— begin SUPPLIED ENTRIES —

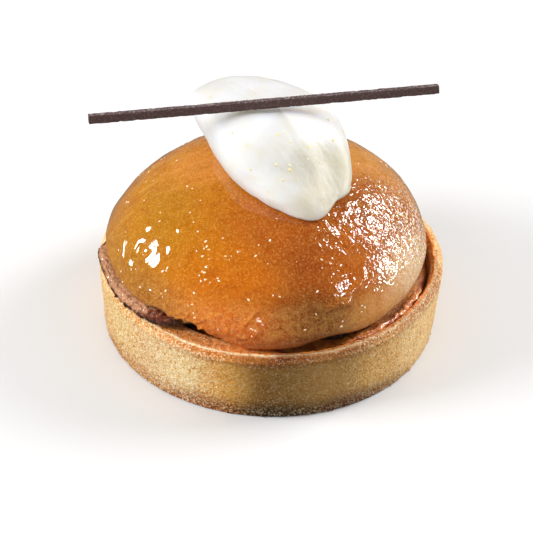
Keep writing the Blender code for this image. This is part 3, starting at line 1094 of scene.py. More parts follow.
@dataclass
class TartShell:
    """The shortcrust shell: a straight wall with a thin, uneven rim."""

    columns_front: int = 500
    columns_back: int = 250
    heart_radius: float = 39.0
    heart_height: float = 15.9
    wall_top: float = 15.4
    inner_foot: float = 4.2
    pits: float = 0.09
    rim_crumble: float = 0.22
    foot_crumble: float = 0.35
    ledge: float = 3.8
    finish: ShortcrustFinish = field(default_factory=ShortcrustFinish)

    def _grid(self) -> np.ndarray:
        """Casts the section all round: underside, wall, rim, inner wall and floor.

        Returns:
            The grid in millimetres.
        """
        solid = SolidSkin("tart_shell", 0)
        turns = np.radians(spaced_turn(self.columns_front, self.columns_back))
        out = np.stack([np.cos(turns), np.sin(turns), np.zeros_like(turns)], -1)
        up = np.array([0.0, 0.0, 1.0])
        rows = []
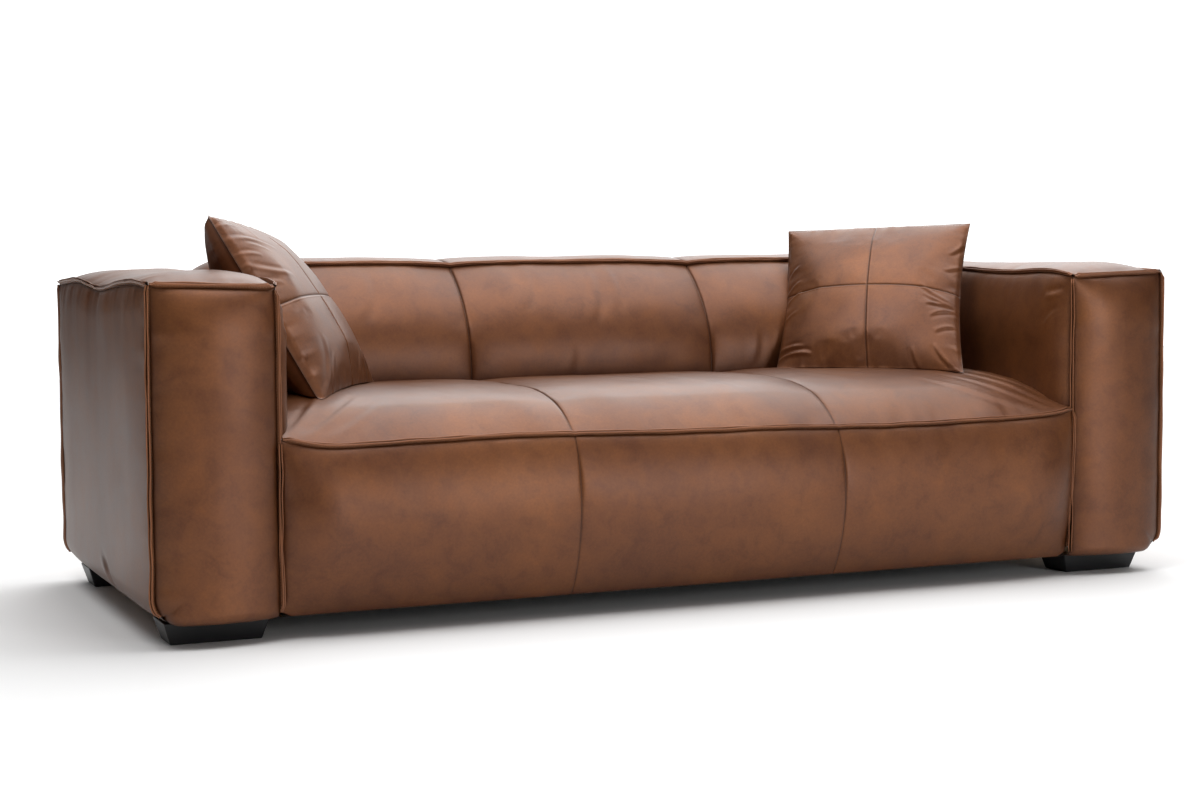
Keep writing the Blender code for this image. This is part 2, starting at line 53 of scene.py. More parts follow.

— end SUPPLIED ENTRIES —

§ **PROBLEM DETAILS**
From the data above, extract every line in its exact form.

§ **ANSWER TO THIS PROBLEM**
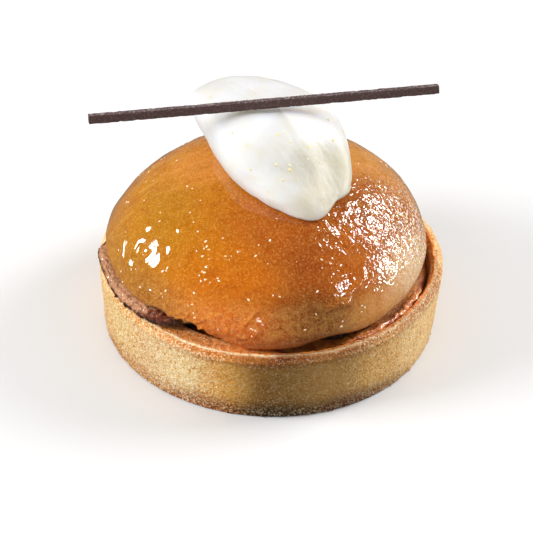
Keep writing the Blender code for this image. This is part 3, starting at line 1094 of scene.py. More parts follow.
@dataclass
class TartShell:
    """The shortcrust shell: a straight wall with a thin, uneven rim."""

    columns_front: int = 500
    columns_back: int = 250
    heart_radius: float = 39.0
    heart_height: float = 15.9
    wall_top: float = 15.4
    inner_foot: float = 4.2
    pits: float = 0.09
    rim_crumble: float = 0.22
    foot_crumble: float = 0.35
    ledge: float = 3.8
    finish: ShortcrustFinish = field(default_factory=ShortcrustFinish)

    def _grid(self) -> np.ndarray:
        """Casts the section all round: underside, wall, rim, inner wall and floor.

        Returns:
            The grid in millimetres.
        """
        solid = SolidSkin("tart_shell", 0)
        turns = np.radians(spaced_turn(self.columns_front, self.columns_back))
        out = np.stack([np.cos(turns), np.sin(turns), np.zeros_like(turns)], -1)
        up = np.array([0.0, 0.0, 1.0])
        rows = []
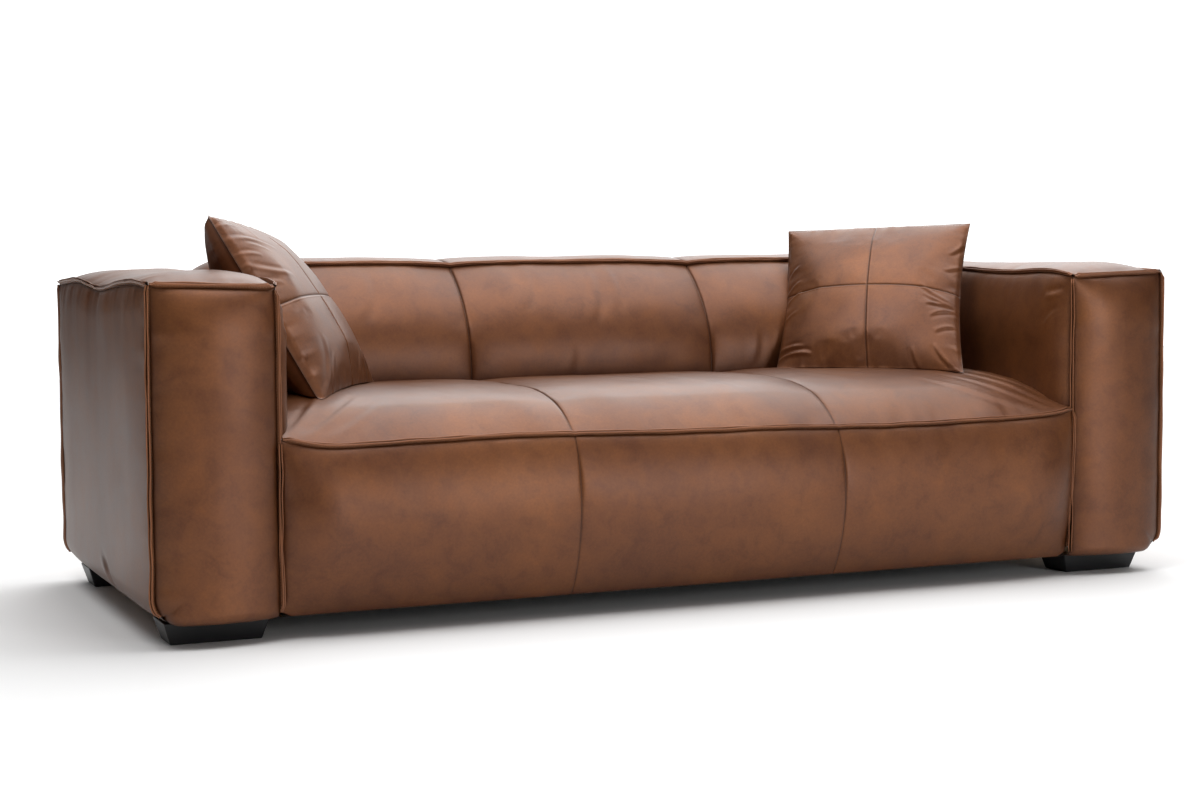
Keep writing the Blender code for this image. This is part 2, starting at line 53 of scene.py. More parts follow.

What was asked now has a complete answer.